**** Dataset section

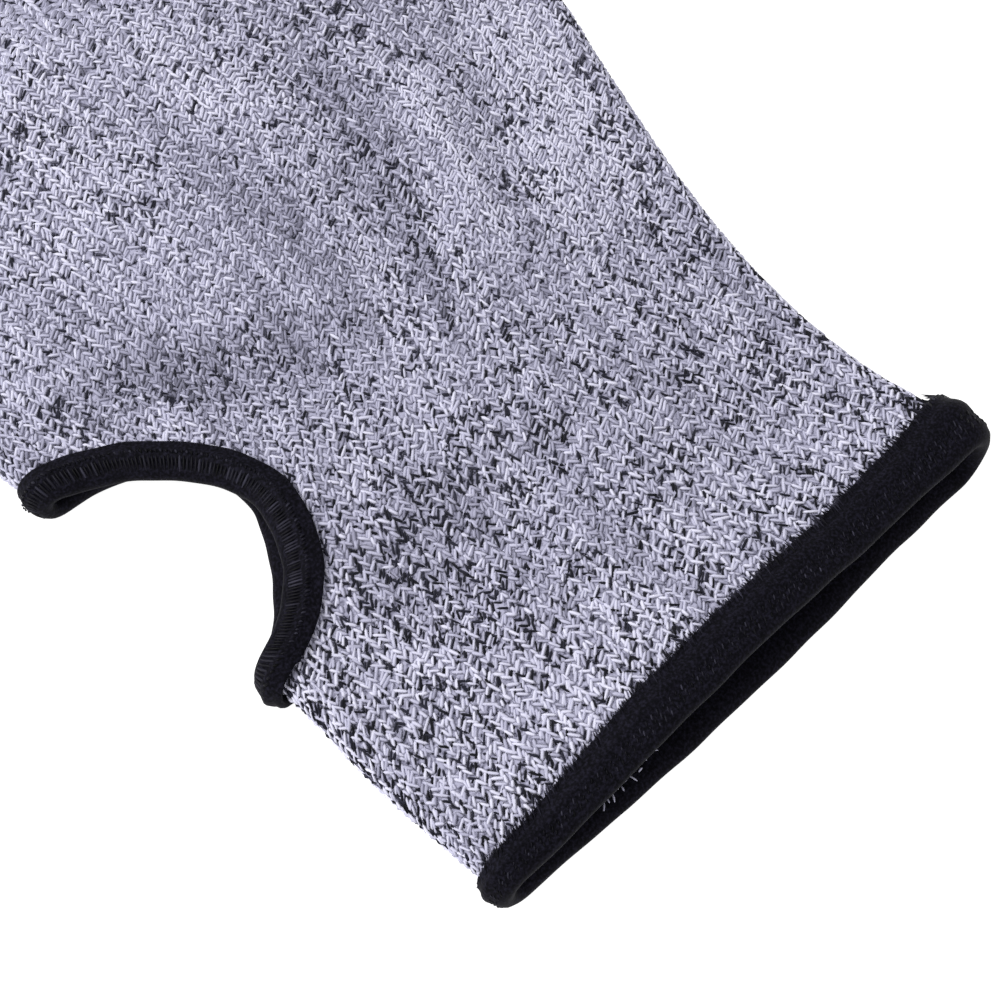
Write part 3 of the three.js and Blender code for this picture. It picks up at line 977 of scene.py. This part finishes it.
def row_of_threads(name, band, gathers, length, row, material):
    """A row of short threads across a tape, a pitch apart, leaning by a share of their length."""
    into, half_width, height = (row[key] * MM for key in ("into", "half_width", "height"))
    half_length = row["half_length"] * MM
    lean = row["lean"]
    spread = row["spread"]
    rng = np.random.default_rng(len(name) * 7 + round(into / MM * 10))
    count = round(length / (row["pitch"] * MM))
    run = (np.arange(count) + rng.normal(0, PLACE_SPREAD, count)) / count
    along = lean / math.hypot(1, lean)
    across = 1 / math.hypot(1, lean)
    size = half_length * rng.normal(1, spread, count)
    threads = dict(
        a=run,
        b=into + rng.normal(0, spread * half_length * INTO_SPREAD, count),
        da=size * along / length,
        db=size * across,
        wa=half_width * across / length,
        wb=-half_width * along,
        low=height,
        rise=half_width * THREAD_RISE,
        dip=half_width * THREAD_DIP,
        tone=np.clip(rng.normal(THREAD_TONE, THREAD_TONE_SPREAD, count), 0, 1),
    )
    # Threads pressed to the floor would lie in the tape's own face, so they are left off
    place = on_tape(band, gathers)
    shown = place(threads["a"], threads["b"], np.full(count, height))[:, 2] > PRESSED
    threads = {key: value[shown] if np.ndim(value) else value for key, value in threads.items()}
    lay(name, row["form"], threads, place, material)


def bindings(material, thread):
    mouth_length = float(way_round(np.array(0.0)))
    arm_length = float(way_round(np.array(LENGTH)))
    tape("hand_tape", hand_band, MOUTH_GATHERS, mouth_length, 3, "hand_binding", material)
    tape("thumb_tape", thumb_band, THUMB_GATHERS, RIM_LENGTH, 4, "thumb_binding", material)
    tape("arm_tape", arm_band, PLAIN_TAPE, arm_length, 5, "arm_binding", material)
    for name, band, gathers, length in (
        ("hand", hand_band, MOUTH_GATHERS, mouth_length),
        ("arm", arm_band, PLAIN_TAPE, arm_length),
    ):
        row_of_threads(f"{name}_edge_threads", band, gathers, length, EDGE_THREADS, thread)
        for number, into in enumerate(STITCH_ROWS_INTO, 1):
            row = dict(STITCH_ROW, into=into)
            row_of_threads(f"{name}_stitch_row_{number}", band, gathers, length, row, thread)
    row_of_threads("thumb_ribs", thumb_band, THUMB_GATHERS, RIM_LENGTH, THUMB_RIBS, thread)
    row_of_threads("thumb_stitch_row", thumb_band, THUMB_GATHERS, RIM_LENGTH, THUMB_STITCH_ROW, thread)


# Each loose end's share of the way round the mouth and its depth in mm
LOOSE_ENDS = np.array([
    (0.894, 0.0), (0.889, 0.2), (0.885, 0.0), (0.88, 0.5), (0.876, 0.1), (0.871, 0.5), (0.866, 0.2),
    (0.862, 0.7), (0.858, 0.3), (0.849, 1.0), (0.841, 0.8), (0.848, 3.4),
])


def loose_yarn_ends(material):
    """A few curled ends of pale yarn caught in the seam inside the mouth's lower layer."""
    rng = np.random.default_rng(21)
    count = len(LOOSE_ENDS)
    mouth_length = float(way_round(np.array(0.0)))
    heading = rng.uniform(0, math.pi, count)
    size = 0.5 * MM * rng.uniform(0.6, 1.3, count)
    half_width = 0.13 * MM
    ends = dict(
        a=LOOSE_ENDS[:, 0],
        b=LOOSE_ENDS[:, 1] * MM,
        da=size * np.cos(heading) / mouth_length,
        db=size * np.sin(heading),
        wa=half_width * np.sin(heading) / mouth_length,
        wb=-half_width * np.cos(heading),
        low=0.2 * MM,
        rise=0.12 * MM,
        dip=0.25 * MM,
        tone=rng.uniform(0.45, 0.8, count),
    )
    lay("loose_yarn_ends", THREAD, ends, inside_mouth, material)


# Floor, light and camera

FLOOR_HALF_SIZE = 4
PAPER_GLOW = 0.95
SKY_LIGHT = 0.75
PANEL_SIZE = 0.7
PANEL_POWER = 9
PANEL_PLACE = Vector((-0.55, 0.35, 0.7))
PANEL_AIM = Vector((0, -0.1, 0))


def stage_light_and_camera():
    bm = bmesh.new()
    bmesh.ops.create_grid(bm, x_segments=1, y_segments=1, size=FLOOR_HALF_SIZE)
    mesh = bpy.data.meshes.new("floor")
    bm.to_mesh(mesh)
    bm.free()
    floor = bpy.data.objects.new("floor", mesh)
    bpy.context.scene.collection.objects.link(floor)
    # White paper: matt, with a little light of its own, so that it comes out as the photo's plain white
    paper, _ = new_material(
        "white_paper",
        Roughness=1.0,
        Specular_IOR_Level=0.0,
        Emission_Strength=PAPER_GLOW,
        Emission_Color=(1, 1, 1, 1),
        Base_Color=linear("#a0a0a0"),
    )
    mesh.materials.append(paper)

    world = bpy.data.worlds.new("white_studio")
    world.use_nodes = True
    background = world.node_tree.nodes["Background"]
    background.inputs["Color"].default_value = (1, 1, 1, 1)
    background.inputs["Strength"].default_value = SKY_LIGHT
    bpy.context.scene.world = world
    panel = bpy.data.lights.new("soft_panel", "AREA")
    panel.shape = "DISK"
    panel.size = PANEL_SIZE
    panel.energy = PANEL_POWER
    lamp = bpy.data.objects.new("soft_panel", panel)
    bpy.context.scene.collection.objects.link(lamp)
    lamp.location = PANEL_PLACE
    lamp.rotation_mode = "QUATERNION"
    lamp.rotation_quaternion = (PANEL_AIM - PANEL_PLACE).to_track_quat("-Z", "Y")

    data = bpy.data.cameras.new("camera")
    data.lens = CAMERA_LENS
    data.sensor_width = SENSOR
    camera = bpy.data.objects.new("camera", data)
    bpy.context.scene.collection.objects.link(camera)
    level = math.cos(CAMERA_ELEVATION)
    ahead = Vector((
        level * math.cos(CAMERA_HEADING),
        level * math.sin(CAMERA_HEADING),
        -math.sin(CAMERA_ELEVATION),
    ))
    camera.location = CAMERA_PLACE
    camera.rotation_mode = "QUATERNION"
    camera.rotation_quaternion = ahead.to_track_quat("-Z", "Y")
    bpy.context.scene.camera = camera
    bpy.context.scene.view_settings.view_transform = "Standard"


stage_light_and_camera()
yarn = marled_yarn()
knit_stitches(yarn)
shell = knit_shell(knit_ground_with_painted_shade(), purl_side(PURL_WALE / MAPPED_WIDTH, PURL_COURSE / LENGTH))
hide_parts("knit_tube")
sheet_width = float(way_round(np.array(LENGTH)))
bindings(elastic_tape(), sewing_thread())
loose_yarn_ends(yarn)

********

__What to work on__
Write every line of the material above again, exactly.

__Solution to this task__
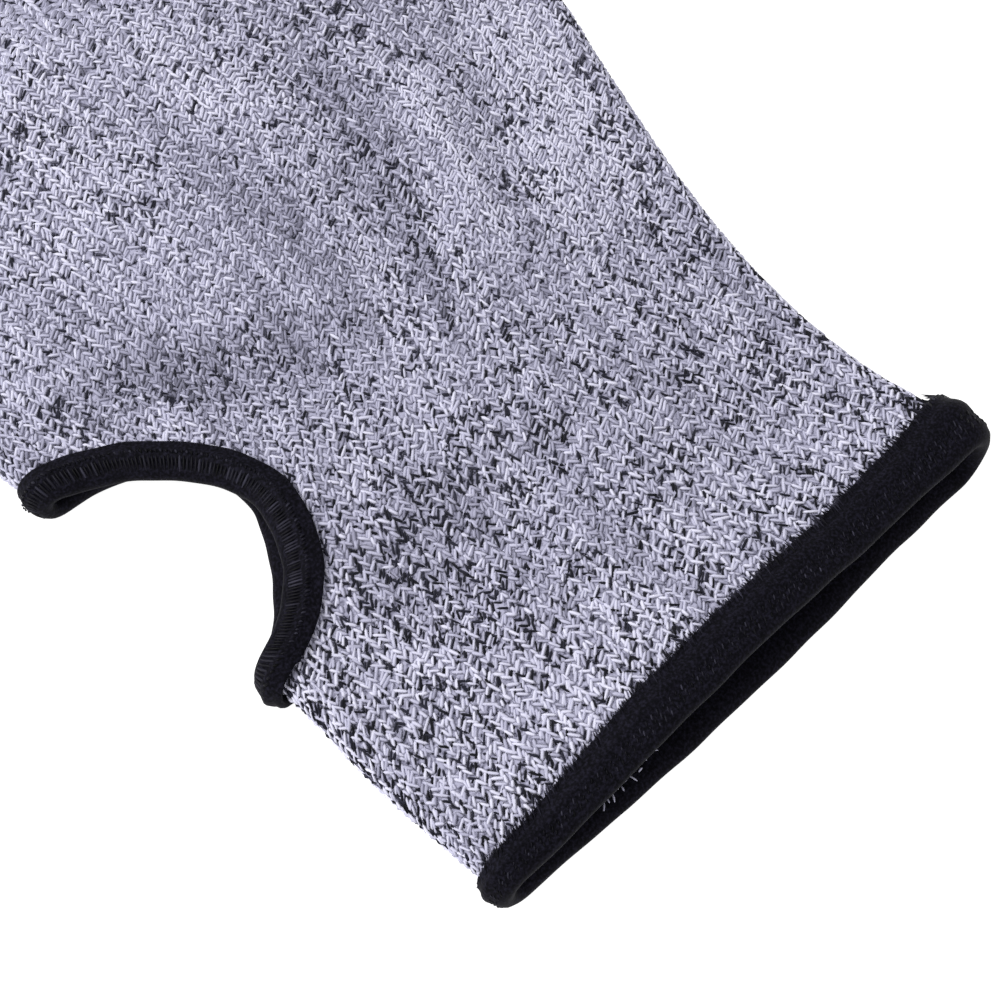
Write part 3 of the three.js and Blender code for this picture. It picks up at line 977 of scene.py. This part finishes it.
def row_of_threads(name, band, gathers, length, row, material):
    """A row of short threads across a tape, a pitch apart, leaning by a share of their length."""
    into, half_width, height = (row[key] * MM for key in ("into", "half_width", "height"))
    half_length = row["half_length"] * MM
    lean = row["lean"]
    spread = row["spread"]
    rng = np.random.default_rng(len(name) * 7 + round(into / MM * 10))
    count = round(length / (row["pitch"] * MM))
    run = (np.arange(count) + rng.normal(0, PLACE_SPREAD, count)) / count
    along = lean / math.hypot(1, lean)
    across = 1 / math.hypot(1, lean)
    size = half_length * rng.normal(1, spread, count)
    threads = dict(
        a=run,
        b=into + rng.normal(0, spread * half_length * INTO_SPREAD, count),
        da=size * along / length,
        db=size * across,
        wa=half_width * across / length,
        wb=-half_width * along,
        low=height,
        rise=half_width * THREAD_RISE,
        dip=half_width * THREAD_DIP,
        tone=np.clip(rng.normal(THREAD_TONE, THREAD_TONE_SPREAD, count), 0, 1),
    )
    # Threads pressed to the floor would lie in the tape's own face, so they are left off
    place = on_tape(band, gathers)
    shown = place(threads["a"], threads["b"], np.full(count, height))[:, 2] > PRESSED
    threads = {key: value[shown] if np.ndim(value) else value for key, value in threads.items()}
    lay(name, row["form"], threads, place, material)


def bindings(material, thread):
    mouth_length = float(way_round(np.array(0.0)))
    arm_length = float(way_round(np.array(LENGTH)))
    tape("hand_tape", hand_band, MOUTH_GATHERS, mouth_length, 3, "hand_binding", material)
    tape("thumb_tape", thumb_band, THUMB_GATHERS, RIM_LENGTH, 4, "thumb_binding", material)
    tape("arm_tape", arm_band, PLAIN_TAPE, arm_length, 5, "arm_binding", material)
    for name, band, gathers, length in (
        ("hand", hand_band, MOUTH_GATHERS, mouth_length),
        ("arm", arm_band, PLAIN_TAPE, arm_length),
    ):
        row_of_threads(f"{name}_edge_threads", band, gathers, length, EDGE_THREADS, thread)
        for number, into in enumerate(STITCH_ROWS_INTO, 1):
            row = dict(STITCH_ROW, into=into)
            row_of_threads(f"{name}_stitch_row_{number}", band, gathers, length, row, thread)
    row_of_threads("thumb_ribs", thumb_band, THUMB_GATHERS, RIM_LENGTH, THUMB_RIBS, thread)
    row_of_threads("thumb_stitch_row", thumb_band, THUMB_GATHERS, RIM_LENGTH, THUMB_STITCH_ROW, thread)


# Each loose end's share of the way round the mouth and its depth in mm
LOOSE_ENDS = np.array([
    (0.894, 0.0), (0.889, 0.2), (0.885, 0.0), (0.88, 0.5), (0.876, 0.1), (0.871, 0.5), (0.866, 0.2),
    (0.862, 0.7), (0.858, 0.3), (0.849, 1.0), (0.841, 0.8), (0.848, 3.4),
])


def loose_yarn_ends(material):
    """A few curled ends of pale yarn caught in the seam inside the mouth's lower layer."""
    rng = np.random.default_rng(21)
    count = len(LOOSE_ENDS)
    mouth_length = float(way_round(np.array(0.0)))
    heading = rng.uniform(0, math.pi, count)
    size = 0.5 * MM * rng.uniform(0.6, 1.3, count)
    half_width = 0.13 * MM
    ends = dict(
        a=LOOSE_ENDS[:, 0],
        b=LOOSE_ENDS[:, 1] * MM,
        da=size * np.cos(heading) / mouth_length,
        db=size * np.sin(heading),
        wa=half_width * np.sin(heading) / mouth_length,
        wb=-half_width * np.cos(heading),
        low=0.2 * MM,
        rise=0.12 * MM,
        dip=0.25 * MM,
        tone=rng.uniform(0.45, 0.8, count),
    )
    lay("loose_yarn_ends", THREAD, ends, inside_mouth, material)


# Floor, light and camera

FLOOR_HALF_SIZE = 4
PAPER_GLOW = 0.95
SKY_LIGHT = 0.75
PANEL_SIZE = 0.7
PANEL_POWER = 9
PANEL_PLACE = Vector((-0.55, 0.35, 0.7))
PANEL_AIM = Vector((0, -0.1, 0))


def stage_light_and_camera():
    bm = bmesh.new()
    bmesh.ops.create_grid(bm, x_segments=1, y_segments=1, size=FLOOR_HALF_SIZE)
    mesh = bpy.data.meshes.new("floor")
    bm.to_mesh(mesh)
    bm.free()
    floor = bpy.data.objects.new("floor", mesh)
    bpy.context.scene.collection.objects.link(floor)
    # White paper: matt, with a little light of its own, so that it comes out as the photo's plain white
    paper, _ = new_material(
        "white_paper",
        Roughness=1.0,
        Specular_IOR_Level=0.0,
        Emission_Strength=PAPER_GLOW,
        Emission_Color=(1, 1, 1, 1),
        Base_Color=linear("#a0a0a0"),
    )
    mesh.materials.append(paper)

    world = bpy.data.worlds.new("white_studio")
    world.use_nodes = True
    background = world.node_tree.nodes["Background"]
    background.inputs["Color"].default_value = (1, 1, 1, 1)
    background.inputs["Strength"].default_value = SKY_LIGHT
    bpy.context.scene.world = world
    panel = bpy.data.lights.new("soft_panel", "AREA")
    panel.shape = "DISK"
    panel.size = PANEL_SIZE
    panel.energy = PANEL_POWER
    lamp = bpy.data.objects.new("soft_panel", panel)
    bpy.context.scene.collection.objects.link(lamp)
    lamp.location = PANEL_PLACE
    lamp.rotation_mode = "QUATERNION"
    lamp.rotation_quaternion = (PANEL_AIM - PANEL_PLACE).to_track_quat("-Z", "Y")

    data = bpy.data.cameras.new("camera")
    data.lens = CAMERA_LENS
    data.sensor_width = SENSOR
    camera = bpy.data.objects.new("camera", data)
    bpy.context.scene.collection.objects.link(camera)
    level = math.cos(CAMERA_ELEVATION)
    ahead = Vector((
        level * math.cos(CAMERA_HEADING),
        level * math.sin(CAMERA_HEADING),
        -math.sin(CAMERA_ELEVATION),
    ))
    camera.location = CAMERA_PLACE
    camera.rotation_mode = "QUATERNION"
    camera.rotation_quaternion = ahead.to_track_quat("-Z", "Y")
    bpy.context.scene.camera = camera
    bpy.context.scene.view_settings.view_transform = "Standard"


stage_light_and_camera()
yarn = marled_yarn()
knit_stitches(yarn)
shell = knit_shell(knit_ground_with_painted_shade(), purl_side(PURL_WALE / MAPPED_WIDTH, PURL_COURSE / LENGTH))
hide_parts("knit_tube")
sheet_width = float(way_round(np.array(LENGTH)))
bindings(elastic_tape(), sewing_thread())
loose_yarn_ends(yarn)